>>>

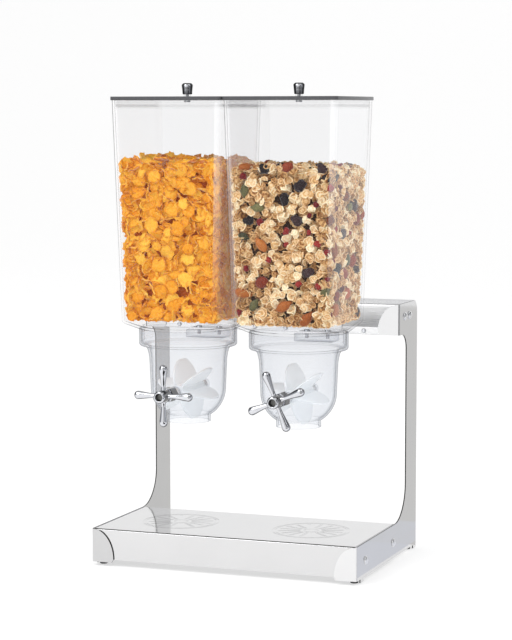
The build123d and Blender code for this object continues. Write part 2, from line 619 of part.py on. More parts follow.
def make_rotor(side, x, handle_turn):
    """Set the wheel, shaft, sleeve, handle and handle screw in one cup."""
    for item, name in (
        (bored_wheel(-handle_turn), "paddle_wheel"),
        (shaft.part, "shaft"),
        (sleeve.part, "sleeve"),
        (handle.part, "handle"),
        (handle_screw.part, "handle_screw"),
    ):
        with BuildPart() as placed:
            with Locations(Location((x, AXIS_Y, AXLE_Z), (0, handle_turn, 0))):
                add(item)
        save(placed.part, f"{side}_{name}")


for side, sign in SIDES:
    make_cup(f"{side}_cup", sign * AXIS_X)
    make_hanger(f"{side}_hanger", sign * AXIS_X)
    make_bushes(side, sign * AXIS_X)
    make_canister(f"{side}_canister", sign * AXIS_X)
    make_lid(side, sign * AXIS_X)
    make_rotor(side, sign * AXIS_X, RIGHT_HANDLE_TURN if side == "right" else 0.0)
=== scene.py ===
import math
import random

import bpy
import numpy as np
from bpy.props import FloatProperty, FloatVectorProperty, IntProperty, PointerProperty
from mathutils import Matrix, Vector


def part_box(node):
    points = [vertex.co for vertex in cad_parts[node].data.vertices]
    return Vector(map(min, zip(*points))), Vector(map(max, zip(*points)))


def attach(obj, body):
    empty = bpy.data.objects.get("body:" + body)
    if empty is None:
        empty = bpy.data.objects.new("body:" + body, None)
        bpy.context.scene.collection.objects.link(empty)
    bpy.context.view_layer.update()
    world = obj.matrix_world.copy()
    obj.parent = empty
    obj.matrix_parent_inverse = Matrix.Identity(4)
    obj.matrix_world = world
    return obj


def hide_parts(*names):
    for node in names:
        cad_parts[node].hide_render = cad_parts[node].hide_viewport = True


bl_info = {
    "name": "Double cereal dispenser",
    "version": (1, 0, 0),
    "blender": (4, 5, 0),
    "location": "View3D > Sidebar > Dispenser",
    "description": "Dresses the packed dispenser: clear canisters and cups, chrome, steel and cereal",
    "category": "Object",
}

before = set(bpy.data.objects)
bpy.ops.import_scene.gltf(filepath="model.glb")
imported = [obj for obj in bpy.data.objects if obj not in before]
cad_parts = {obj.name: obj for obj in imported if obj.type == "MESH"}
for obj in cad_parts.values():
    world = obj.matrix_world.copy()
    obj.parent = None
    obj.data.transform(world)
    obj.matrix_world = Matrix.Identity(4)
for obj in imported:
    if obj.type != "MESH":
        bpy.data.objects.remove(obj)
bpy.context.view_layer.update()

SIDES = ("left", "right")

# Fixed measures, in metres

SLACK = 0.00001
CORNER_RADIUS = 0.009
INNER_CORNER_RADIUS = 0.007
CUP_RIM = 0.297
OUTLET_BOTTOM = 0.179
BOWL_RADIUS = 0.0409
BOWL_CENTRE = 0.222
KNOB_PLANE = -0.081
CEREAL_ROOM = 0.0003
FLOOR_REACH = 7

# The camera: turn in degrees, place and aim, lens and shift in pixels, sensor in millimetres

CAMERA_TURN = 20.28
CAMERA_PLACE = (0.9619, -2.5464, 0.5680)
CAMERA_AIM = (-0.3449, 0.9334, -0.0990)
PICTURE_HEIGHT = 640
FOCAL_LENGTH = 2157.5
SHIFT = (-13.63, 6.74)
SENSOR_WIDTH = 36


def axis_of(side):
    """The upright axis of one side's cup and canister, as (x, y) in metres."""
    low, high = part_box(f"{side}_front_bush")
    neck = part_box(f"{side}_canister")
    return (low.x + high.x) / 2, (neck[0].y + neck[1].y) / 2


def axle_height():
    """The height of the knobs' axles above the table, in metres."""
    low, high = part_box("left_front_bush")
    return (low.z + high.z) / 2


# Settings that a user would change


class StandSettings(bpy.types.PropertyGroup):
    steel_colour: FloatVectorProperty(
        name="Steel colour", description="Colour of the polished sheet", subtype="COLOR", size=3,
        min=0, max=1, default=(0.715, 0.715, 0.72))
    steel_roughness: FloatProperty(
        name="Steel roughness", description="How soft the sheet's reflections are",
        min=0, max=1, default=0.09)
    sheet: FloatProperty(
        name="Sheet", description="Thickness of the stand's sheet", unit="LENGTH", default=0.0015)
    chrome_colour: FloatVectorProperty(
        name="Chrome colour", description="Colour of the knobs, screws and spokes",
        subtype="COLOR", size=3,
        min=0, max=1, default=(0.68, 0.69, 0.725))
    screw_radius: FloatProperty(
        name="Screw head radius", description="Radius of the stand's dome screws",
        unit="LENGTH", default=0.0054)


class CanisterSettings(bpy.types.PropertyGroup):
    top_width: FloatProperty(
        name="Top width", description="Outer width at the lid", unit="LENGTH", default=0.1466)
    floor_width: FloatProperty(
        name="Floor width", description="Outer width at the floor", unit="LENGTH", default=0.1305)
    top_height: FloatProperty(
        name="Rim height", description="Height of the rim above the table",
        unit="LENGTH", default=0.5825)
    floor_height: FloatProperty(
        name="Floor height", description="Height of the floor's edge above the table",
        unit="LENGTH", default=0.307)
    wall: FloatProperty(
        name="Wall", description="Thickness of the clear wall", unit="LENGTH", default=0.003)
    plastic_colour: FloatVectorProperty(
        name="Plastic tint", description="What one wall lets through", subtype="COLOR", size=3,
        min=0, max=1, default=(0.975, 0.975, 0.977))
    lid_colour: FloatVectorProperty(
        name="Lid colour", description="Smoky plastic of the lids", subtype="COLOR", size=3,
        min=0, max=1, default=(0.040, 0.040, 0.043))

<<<
>>>

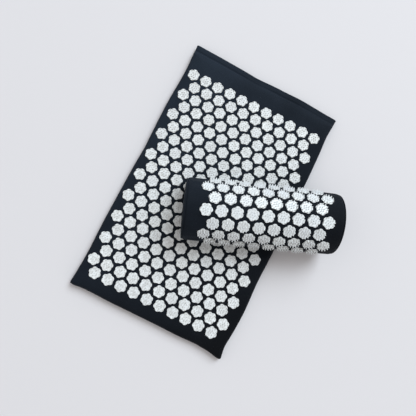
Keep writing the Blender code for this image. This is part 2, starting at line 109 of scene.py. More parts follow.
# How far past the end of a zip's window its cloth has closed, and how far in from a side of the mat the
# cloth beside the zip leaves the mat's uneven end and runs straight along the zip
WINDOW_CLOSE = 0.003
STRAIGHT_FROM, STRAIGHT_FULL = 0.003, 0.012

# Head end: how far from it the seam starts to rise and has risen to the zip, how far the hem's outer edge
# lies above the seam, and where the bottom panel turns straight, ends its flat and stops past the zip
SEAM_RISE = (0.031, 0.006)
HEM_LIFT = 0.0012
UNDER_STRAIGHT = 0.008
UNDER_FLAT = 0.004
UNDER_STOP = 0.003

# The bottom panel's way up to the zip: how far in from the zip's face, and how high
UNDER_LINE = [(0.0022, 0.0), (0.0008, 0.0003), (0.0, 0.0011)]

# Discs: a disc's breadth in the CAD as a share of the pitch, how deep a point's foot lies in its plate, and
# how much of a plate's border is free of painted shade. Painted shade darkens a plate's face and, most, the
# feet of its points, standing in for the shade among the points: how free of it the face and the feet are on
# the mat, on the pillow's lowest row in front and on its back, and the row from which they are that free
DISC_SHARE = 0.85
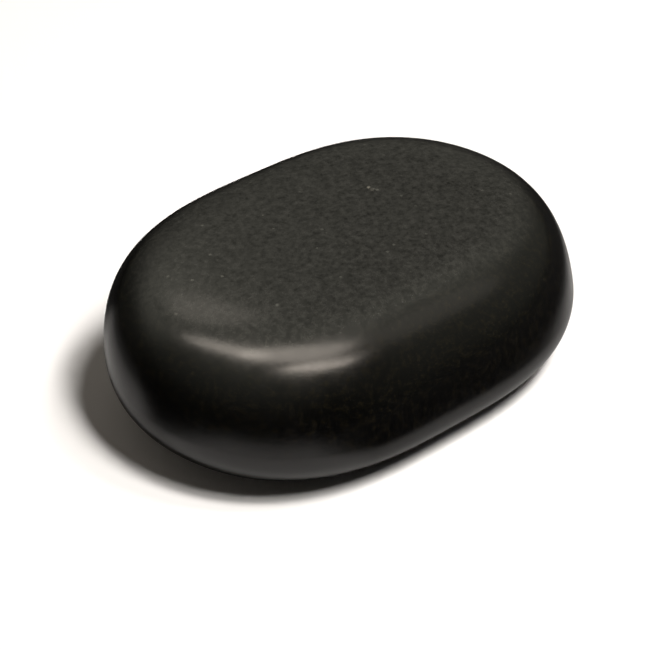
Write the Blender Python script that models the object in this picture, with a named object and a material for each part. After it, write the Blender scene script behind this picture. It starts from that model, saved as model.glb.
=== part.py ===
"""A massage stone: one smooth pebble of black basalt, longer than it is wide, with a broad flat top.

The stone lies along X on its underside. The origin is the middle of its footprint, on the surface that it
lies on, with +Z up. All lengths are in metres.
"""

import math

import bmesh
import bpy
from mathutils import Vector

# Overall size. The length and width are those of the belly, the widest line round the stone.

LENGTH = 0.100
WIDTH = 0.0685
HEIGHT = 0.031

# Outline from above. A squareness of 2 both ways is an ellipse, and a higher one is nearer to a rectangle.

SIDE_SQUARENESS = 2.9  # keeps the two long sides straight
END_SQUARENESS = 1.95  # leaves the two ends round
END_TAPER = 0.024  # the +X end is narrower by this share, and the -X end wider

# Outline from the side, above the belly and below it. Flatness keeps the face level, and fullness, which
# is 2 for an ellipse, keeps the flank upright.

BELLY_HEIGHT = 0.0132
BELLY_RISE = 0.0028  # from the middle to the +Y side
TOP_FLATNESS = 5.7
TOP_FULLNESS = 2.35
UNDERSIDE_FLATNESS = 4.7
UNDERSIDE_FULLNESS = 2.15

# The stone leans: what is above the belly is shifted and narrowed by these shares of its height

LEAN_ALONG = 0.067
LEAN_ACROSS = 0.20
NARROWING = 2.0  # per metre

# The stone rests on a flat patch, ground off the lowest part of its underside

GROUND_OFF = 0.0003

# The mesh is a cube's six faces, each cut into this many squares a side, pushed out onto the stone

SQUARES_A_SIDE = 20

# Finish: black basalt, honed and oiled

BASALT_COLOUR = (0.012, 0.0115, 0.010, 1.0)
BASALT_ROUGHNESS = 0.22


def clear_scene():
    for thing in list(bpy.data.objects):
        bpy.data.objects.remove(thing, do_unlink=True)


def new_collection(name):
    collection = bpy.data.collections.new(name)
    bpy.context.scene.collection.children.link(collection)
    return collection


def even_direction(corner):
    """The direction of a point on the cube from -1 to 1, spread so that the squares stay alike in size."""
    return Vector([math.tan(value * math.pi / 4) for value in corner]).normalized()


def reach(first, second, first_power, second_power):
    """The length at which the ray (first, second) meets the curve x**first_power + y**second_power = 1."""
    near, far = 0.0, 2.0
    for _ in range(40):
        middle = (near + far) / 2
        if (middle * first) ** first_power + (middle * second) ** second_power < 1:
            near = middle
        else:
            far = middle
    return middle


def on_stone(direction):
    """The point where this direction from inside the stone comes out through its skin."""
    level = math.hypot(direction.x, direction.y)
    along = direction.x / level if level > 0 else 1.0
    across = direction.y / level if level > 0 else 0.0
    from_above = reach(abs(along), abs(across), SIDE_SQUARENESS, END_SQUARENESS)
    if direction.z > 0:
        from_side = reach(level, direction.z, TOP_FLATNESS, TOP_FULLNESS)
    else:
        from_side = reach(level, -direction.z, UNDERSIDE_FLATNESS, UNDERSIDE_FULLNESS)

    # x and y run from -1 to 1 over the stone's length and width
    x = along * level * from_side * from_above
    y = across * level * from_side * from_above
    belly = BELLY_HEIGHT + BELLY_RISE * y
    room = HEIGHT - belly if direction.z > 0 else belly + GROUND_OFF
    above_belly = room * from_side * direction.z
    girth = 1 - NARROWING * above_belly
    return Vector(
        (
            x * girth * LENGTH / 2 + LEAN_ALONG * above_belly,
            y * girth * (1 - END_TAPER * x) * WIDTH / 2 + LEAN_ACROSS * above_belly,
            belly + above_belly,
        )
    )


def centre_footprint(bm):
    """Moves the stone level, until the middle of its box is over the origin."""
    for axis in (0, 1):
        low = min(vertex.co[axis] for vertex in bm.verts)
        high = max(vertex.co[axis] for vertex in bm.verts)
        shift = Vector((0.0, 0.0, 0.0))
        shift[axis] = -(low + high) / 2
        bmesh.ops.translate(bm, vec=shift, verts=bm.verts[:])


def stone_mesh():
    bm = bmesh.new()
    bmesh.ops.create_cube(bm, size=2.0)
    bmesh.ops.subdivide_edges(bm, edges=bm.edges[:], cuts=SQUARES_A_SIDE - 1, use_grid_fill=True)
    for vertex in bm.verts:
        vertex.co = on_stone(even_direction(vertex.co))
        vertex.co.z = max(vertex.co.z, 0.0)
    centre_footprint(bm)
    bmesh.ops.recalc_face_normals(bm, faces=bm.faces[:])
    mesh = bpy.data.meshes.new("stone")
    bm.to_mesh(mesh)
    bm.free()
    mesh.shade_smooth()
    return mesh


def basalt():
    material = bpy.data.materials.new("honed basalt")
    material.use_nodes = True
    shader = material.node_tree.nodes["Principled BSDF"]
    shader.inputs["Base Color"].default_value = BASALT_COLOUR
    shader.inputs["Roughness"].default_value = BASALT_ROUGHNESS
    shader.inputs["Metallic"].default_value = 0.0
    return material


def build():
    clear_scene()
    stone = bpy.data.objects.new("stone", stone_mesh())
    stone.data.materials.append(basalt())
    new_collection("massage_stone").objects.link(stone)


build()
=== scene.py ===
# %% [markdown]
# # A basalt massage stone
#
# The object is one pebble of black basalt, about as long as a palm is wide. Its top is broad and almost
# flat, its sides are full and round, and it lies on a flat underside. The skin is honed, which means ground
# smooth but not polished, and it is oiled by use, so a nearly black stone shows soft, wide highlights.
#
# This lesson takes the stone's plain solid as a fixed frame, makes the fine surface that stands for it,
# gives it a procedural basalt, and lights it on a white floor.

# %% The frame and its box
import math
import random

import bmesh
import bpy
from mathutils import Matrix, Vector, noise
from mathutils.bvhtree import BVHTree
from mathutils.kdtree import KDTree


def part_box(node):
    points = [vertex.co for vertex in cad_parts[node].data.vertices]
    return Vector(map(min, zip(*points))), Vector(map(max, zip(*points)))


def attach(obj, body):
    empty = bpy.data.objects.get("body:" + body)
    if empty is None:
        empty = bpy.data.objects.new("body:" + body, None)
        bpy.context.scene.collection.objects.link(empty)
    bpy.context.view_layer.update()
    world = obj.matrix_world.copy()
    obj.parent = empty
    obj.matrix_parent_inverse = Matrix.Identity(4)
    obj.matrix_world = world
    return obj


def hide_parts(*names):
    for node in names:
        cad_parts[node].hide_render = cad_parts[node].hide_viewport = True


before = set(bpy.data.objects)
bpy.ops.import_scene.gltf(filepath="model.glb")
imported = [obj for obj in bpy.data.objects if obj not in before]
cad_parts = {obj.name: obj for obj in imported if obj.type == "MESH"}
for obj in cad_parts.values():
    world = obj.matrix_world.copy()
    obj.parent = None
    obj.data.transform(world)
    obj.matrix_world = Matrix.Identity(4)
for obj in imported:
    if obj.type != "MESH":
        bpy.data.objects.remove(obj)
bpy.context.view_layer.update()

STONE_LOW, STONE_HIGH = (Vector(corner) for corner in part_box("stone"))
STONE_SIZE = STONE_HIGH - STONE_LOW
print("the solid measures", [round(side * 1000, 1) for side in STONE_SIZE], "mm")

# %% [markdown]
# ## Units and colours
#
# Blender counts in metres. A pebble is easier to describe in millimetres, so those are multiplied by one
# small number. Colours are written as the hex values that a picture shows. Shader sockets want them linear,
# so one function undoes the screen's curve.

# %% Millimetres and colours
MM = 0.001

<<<

[WRITTEN TASK] Find the string "More" in the listing and return every line that holds it.

[EXERCISE RESULT]
The build123d and Blender code for this object continues. Write part 2, from line 619 of part.py on. More parts follow.
Keep writing the Blender code for this image. This is part 2, starting at line 109 of scene.py. More parts follow.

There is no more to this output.